RECORDED INFORMATION ::
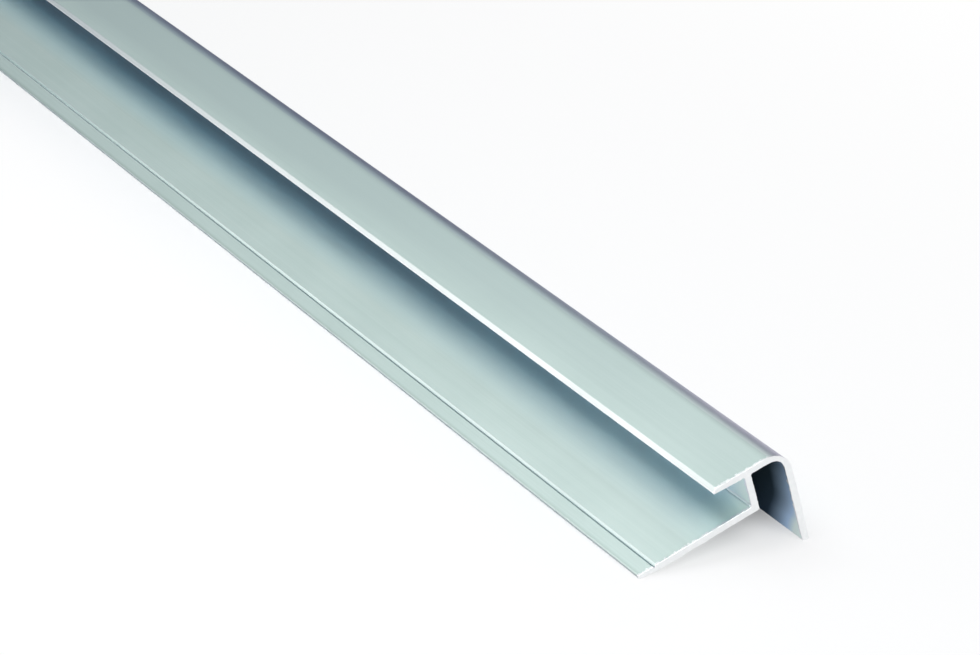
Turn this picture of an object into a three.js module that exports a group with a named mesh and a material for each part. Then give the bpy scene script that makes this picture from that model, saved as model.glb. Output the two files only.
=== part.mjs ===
// Aluminium insertion edge profile: one extruded bar with a constant section.
// A bottom flange and a short cover flange hold a floor board between them.
// The cover flange runs on past the web, turns over a rounded nose and hangs down as a leg.
// Millimetres, +Z up. The bar lies along X and rests on its lip and on the tip of its leg.
import * as THREE from "three";

// Stock length, cut square at both ends.
const LENGTH = 1000;

// Wall of the web, both flanges and the leg.
const WALL = 1.5;

// Board slot: clear height between the flanges, measured at the web.
const SLOT_HEIGHT = 7.6;
// Bottom flange, from the outer face of the web to the tip of the lip.
const FLANGE_REACH = 30.0;
// Cover flange, from the slot face of the web to its lower tip corner.
const COVER_REACH = 7.8;
// The underside of the cover flange climbs by this much towards its tip.
const COVER_LIFT = 0.4;
// The tip of the cover flange is bevelled back by this much at the top.
const COVER_BEVEL = 1.0;

// Clear width between the web and the leg.
const CHANNEL_WIDTH = 7.9;
// Leg, from the underside of the cover flange to the inner corner of its tip.
const LEG_DROP = 22.5;
// The tip of the leg slants, so its outer corner is this much lower than its inner one.
const LEG_TIP_SLANT = 0.5;
// Nose: the outer radius is softer than the wall alone would give, so the bend is its thinnest place.
const NOSE_INNER_RADIUS = 3.3;
const NOSE_OUTER_RADIUS = 5.7;

// The lip is thinned from below over this run.
const LIP_RUN = 4.4;
const LIP_THICKNESS = 0.85;
// Marking groove for the screws along the top of the bottom flange.
const GROOVE_FROM_TIP = 4.1;
const GROOVE_WIDTH = 1.0;
const GROOVE_DEPTH = 0.45;

// Corner radii left by the die.
const EDGE_RADIUS = 0.25;
const TIP_RADIUS = 0.15;
const ROOT_RADIUS = 0.45;

// Largest gap between an arc and the chords that stand for it.
const CHORD_ERROR = 0.004;

// A corner of the section: a point in the section plane and the radius that rounds it.
const corner = (across, up, radius = 0) => ({ at: new THREE.Vector2(across, up), radius });

// The arc that rounds a corner and touches both neighbouring sides.
function rounding(before, here, after) {
  const back = before.at.clone().sub(here.at).normalize();
  const ahead = after.at.clone().sub(here.at).normalize();
  const halfAngle = Math.acos(back.dot(ahead)) / 2;
  const inward = back.clone().add(ahead).normalize();
  const centre = here.at.clone().addScaledVector(inward, here.radius / Math.sin(halfAngle));
  const touch = here.radius / Math.tan(halfAngle);
  const start = here.at.clone().addScaledVector(back, touch).sub(centre);
  const turn = (Math.PI - 2 * halfAngle) * Math.sign(ahead.cross(back));
  return { centre, start, turn };
}

// Points along one corner: the corner itself if it is sharp, or its arc in even steps.
function cornerPoints(before, here, after) {
  if (here.radius === 0) {
    return [here.at.clone()];
  }
  const { centre, start, turn } = rounding(before, here, after);
  const chordTurn = 2 * Math.acos(1 - CHORD_ERROR / here.radius);
  const steps = Math.ceil(Math.abs(turn) / chordTurn);
  const origin = new THREE.Vector2();
  return Array.from({ length: steps + 1 }, (_, i) =>
    start.clone().rotateAround(origin, (turn * i) / steps).add(centre),
  );
}

// The section drawn flat, with the lower outer corner of the web at the origin.
function sectionCorners() {
  const slotTop = WALL + SLOT_HEIGHT;
  const top = slotTop + WALL;
  const legTip = slotTop - LEG_DROP;
  const legOuter = CHANNEL_WIDTH + WALL;
  const coverTip = -WALL - COVER_REACH;
  const groove = GROOVE_FROM_TIP - FLANGE_REACH;
  return {
    lipUnder: corner(-FLANGE_REACH, WALL - LIP_THICKNESS, EDGE_RADIUS),
    lipRoot: corner(LIP_RUN - FLANGE_REACH, 0),
    heel: corner(0, 0, EDGE_RADIUS),
    channelRoot: corner(0, slotTop, ROOT_RADIUS),
    noseInner: corner(CHANNEL_WIDTH, slotTop, NOSE_INNER_RADIUS),
    legTipInner: corner(CHANNEL_WIDTH, legTip, EDGE_RADIUS),
    legTipOuter: corner(legOuter, legTip - LEG_TIP_SLANT, EDGE_RADIUS),
    noseOuter: corner(legOuter, top, NOSE_OUTER_RADIUS),
    coverEdge: corner(coverTip + COVER_BEVEL, top, TIP_RADIUS),
    coverTip: corner(coverTip, slotTop + COVER_LIFT, TIP_RADIUS),
    coverRoot: corner(-WALL, slotTop, ROOT_RADIUS),
    slotRoot: corner(-WALL, WALL, ROOT_RADIUS),
    grooveRight: corner(groove + GROOVE_WIDTH / 2, WALL),
    grooveFloor: corner(groove, WALL - GROOVE_DEPTH),
    grooveLeft: corner(groove - GROOVE_WIDTH / 2, WALL),
    lipTop: corner(-FLANGE_REACH, WALL, EDGE_RADIUS),
  };
}

// Turn that brings the lip and the leg tip to the floor together.
// Their corners are rounded alike, so the floor is parallel to the line between the two centres.
function restingTurn(corners) {
  const lip = rounding(corners.lipTop, corners.lipUnder, corners.lipRoot).centre;
  const legTip = rounding(corners.noseInner, corners.legTipInner, corners.legTipOuter).centre;
  const footing = legTip.sub(lip);
  return -footing.angle();
}

// The outline of the section, turned as it rests and centred over its foot.
function restingOutline() {
  const corners = sectionCorners();
  const list = Object.values(corners);
  const outline = list.flatMap((here, i) =>
    cornerPoints(list.at(i - 1), here, list[(i + 1) % list.length]),
  );
  const origin = new THREE.Vector2();
  const turn = restingTurn(corners);
  outline.forEach((point) => point.rotateAround(origin, turn));

  const bounds = new THREE.Box2().setFromPoints(outline);
  const foot = new THREE.Vector2((bounds.min.x + bounds.max.x) / 2, bounds.min.y);
  outline.forEach((point) => point.sub(foot));
  return outline;
}

// Drawn in the XY plane and swept along Z, then set down with its length along X.
function buildProfile() {
  const bar = new THREE.ExtrudeGeometry(new THREE.Shape(restingOutline()), {
    depth: LENGTH,
    bevelEnabled: false,
    curveSegments: 1,
  });
  bar.translate(0, 0, -LENGTH / 2);
  const across = new THREE.Vector3(0, 1, 0);
  const up = new THREE.Vector3(0, 0, 1);
  const along = new THREE.Vector3(1, 0, 0);
  bar.applyMatrix4(new THREE.Matrix4().makeBasis(across, up, along));
  return bar;
}

const aluminium = new THREE.MeshStandardMaterial({
  color: new THREE.Color(0.78, 0.82, 0.81),
  roughness: 0.38,
  metalness: 1.0,
});

const profile = new THREE.Mesh(buildProfile(), aluminium);
profile.name = "edge_profile";

const part = new THREE.Group();
part.add(profile);

export default part;
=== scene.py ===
# %% [markdown]
# # An aluminium edge profile
# One length of extruded aluminium: a bottom flange, a web, a cover flange and a leg that hangs from
# a rounded nose. The solid comes from the CAD frame, already at its real size and resting on the
# floor. This lesson gives it the skin of a real bar: a satin surface drawn through a die, a
# screw-marking groove, and two saw-cut ends.

# %% Load the frame
import math
import bpy
from mathutils import Matrix, Vector, noise
from mathutils.bvhtree import BVHTree


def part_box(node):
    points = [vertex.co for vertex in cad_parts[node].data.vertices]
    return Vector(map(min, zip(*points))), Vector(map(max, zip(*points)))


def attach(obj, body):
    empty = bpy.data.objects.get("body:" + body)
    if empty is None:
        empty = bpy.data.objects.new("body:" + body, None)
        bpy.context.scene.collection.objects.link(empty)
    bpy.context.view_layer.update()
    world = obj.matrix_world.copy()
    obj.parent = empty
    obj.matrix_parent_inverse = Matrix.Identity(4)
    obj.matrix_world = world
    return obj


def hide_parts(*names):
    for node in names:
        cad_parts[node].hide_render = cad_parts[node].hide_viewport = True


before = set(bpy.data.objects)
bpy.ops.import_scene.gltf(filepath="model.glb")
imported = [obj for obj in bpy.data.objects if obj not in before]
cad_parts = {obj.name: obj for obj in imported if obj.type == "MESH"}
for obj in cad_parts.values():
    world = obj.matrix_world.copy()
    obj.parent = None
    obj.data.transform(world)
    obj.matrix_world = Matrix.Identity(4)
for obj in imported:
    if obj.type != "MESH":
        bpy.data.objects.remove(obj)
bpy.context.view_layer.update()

MM = 0.001
cad_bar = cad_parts["edge_profile"]
low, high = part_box("edge_profile")
print("bar, mm:", [round(side / MM, 2) for side in high - low])

# %% [markdown]
# ## The camera
# A long lens from well back keeps the long edges nearly parallel, so the eye reads the section as
# a drawing would show it. The camera is placed by a point that it looks at, a distance and two
# angles, because those are the numbers that a photographer would change. A slight roll finishes it.

# %% Place the camera
LENS = 131.34
AIM = Vector((398.29, 5.11, 8.0)) * MM
CAMERA_DISTANCE = 802.5 * MM
CAMERA_AZIMUTH = math.radians(-32.82)
CAMERA_ELEVATION = math.radians(24.17)
CAMERA_ROLL = math.radians(4.08)
NEAREST_SEEN = 50 * MM

towards_camera = Vector((
    math.cos(CAMERA_ELEVATION) * math.cos(CAMERA_AZIMUTH),
    math.cos(CAMERA_ELEVATION) * math.sin(CAMERA_AZIMUTH),
    math.sin(CAMERA_ELEVATION),
))
camera = bpy.data.objects.new("camera", bpy.data.cameras.new("camera"))
camera.data.lens = LENS
camera.data.clip_start = NEAREST_SEEN
camera.matrix_world = (
    Matrix.Translation(AIM + towards_camera * CAMERA_DISTANCE)
    @ towards_camera.to_track_quat("Z", "Y").to_matrix().to_4x4()
    @ Matrix.Rotation(CAMERA_ROLL, 4, "Z")
)
bpy.context.scene.collection.objects.link(camera)
bpy.context.scene.camera = camera
bpy.context.scene.view_settings.view_transform = "Standard"
print("camera at, m:", [round(c, 3) for c in camera.matrix_world.translation])

# %% [markdown]
# ## Helpers for the finishes
# A finish is a handful of small maps laid over each other: soft clouds, streaks along the bar, wear
# on the edges. Each could be wired by hand in the node editor. Short helpers do it here, because
# then a map takes a line or two and its numbers stand beside their use. All of them read the
# object's own coordinates in metres, so a map keeps its real size and stays fixed to the metal.

# %% Make and join nodes
def new_material(name):
    """An empty node material and its tree."""
    material = bpy.data.materials.new(name)
    material.use_nodes = True
    material.node_tree.nodes.clear()
    return material, material.node_tree


def add(tree, kind, inputs=(), **settings):
    """A node with its settings, and each input given as a value or as the socket that feeds it."""
    made = tree.nodes.new(kind)
    for key, value in settings.items():
        setattr(made, key, value)
    for key, value in dict(inputs).items():
        if isinstance(value, bpy.types.NodeSocket):
            tree.links.new(value, made.inputs[key])
        else:
            made.inputs[key].default_value = value
    return made


def combine(tree, operation, first, second):
    """Two numbers joined by a sum, product or other operation."""
    return add(tree, "ShaderNodeMath", {0: first, 1: second}, operation=operation).outputs[0]


def remap(tree, value, low_in, high_in, low_out=0.0, high_out=1.0, curve="LINEAR"):
    """The value moved from one range to another, and held inside it."""
    return add(tree, "ShaderNodeMapRange", {
        "Value": value,
        "From Min": low_in, "From Max": high_in,
        "To Min": low_out, "To Max": high_out,
    }, interpolation_type=curve).outputs["Result"]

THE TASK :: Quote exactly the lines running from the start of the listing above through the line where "const COVER_BEVEL = 1.0;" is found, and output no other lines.

SOLUTION FOR THIS EXERCISE ::
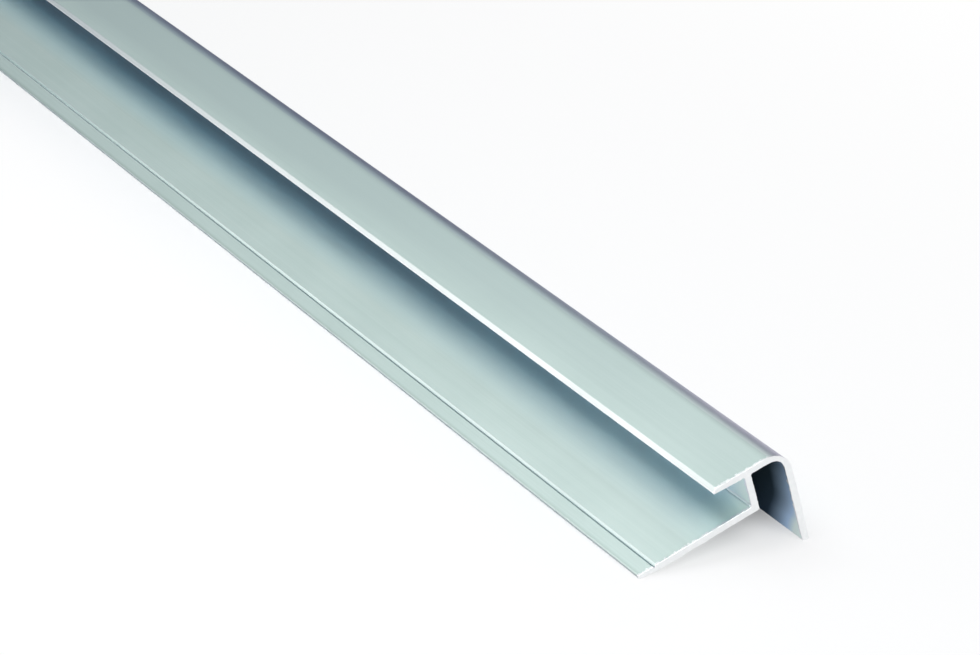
Turn this picture of an object into a three.js module that exports a group with a named mesh and a material for each part. Then give the bpy scene script that makes this picture from that model, saved as model.glb. Output the two files only.
=== part.mjs ===
// Aluminium insertion edge profile: one extruded bar with a constant section.
// A bottom flange and a short cover flange hold a floor board between them.
// The cover flange runs on past the web, turns over a rounded nose and hangs down as a leg.
// Millimetres, +Z up. The bar lies along X and rests on its lip and on the tip of its leg.
import * as THREE from "three";

// Stock length, cut square at both ends.
const LENGTH = 1000;

// Wall of the web, both flanges and the leg.
const WALL = 1.5;

// Board slot: clear height between the flanges, measured at the web.
const SLOT_HEIGHT = 7.6;
// Bottom flange, from the outer face of the web to the tip of the lip.
const FLANGE_REACH = 30.0;
// Cover flange, from the slot face of the web to its lower tip corner.
const COVER_REACH = 7.8;
// The underside of the cover flange climbs by this much towards its tip.
const COVER_LIFT = 0.4;
// The tip of the cover flange is bevelled back by this much at the top.
const COVER_BEVEL = 1.0;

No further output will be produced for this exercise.